Gold at $4592.51: Mapping the Battlefield – A Deep Dive into Support and Resistance
Look, the price is $4592.51 right now. That number itself doesn’t tell you much. What matters is what that number *means* in relation to the layers of support and resistance built up over weeks, months, and even years. Forget the noise about safe havens and inflation for a moment. Trading isn’t about believing in narratives; it’s about reading the chart and understanding where the buyers and sellers are prepared to draw the line. And right now, the lines are becoming very interesting.

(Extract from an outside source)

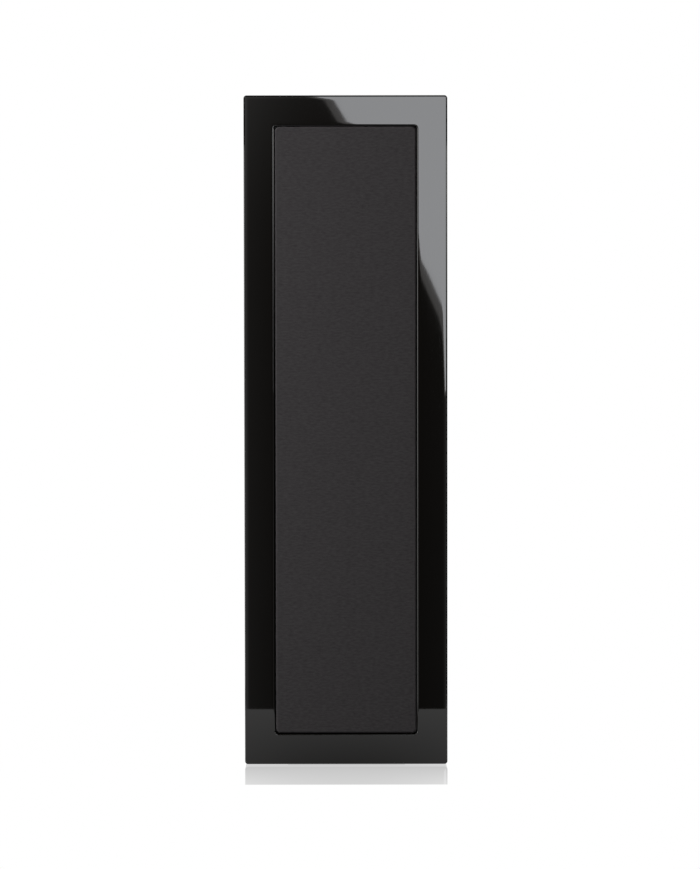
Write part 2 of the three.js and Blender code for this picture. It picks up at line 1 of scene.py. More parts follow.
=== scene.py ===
"""The looks of a floorstanding speaker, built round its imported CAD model, for Blender 4.5.

The shared frame is in metres: +Z up, the front facing -Y, the origin on the floor under the
cabinet's middle. Pieces are worked out in millimetres, and object_from() turns them into metres.
The drivers, the port and the posts are turned about Y: a turned profile is a list of (radius,
height) or (radius, height, corner radius), with the height measured outward from a face.
"""

import json
import math
import random
from collections import namedtuple

import bmesh
import bpy
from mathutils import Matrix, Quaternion, Vector

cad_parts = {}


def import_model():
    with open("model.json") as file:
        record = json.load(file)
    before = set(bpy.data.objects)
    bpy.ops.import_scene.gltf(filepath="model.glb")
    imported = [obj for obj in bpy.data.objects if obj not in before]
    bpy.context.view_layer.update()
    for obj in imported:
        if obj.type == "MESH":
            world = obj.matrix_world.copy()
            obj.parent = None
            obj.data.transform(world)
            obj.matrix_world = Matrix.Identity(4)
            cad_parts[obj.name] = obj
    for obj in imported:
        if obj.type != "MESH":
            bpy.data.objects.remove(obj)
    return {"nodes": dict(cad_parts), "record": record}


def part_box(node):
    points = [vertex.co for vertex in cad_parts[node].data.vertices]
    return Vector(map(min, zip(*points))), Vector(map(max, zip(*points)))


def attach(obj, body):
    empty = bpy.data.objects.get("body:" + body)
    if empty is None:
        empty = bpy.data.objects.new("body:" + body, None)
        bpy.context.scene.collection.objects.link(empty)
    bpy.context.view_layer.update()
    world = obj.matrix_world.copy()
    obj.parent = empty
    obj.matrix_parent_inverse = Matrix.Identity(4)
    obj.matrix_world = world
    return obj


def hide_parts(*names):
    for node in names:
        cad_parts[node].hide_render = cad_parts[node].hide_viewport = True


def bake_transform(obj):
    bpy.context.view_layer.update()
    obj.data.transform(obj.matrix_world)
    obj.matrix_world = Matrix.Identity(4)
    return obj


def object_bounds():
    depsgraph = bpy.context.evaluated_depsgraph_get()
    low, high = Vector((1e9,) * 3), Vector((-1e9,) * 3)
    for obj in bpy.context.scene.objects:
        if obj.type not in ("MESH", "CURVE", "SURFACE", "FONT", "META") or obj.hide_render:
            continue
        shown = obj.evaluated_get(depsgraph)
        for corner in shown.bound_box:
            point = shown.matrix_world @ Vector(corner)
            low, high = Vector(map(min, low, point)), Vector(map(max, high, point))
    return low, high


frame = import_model()
cad_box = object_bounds()

MM = 0.001
TURN_STEPS, SMALL_TURN_STEPS = 96, 64
SHARP_ANGLE = 32
FRONT = Vector((0, -1, 0))
REAR = Vector((0, 1, 0))
ASKEW = Vector((0.31, 0.17, 0.93))
Size = namedtuple("Size", "radius front back")


# ---- Materials ----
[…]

The Immediate Resistance: $4600 - $4625 – A Psychological Barrier
The first hurdle, and it’s a significant one, is the $4600 level. It’s a clean, round number, and those always act as magnets. But it’s more than just psychology. I’ve seen this pattern before during the 2008 crisis and again in 2020. These levels often coincide with areas where options activity is concentrated – large blocks of calls that traders are hoping to exercise. A break above $4600 isn’t a guaranteed run to $5000. We need to see volume confirming the move. If we stall and start to see rejection candles – dojis, shooting stars – around $4600, that’s a warning sign. The next layer of resistance, between $4600 and $4625, is where I expect to see more serious selling pressure. This isn’t just about hitting a price; it’s about overcoming the willingness of those who believe gold is overextended at these levels.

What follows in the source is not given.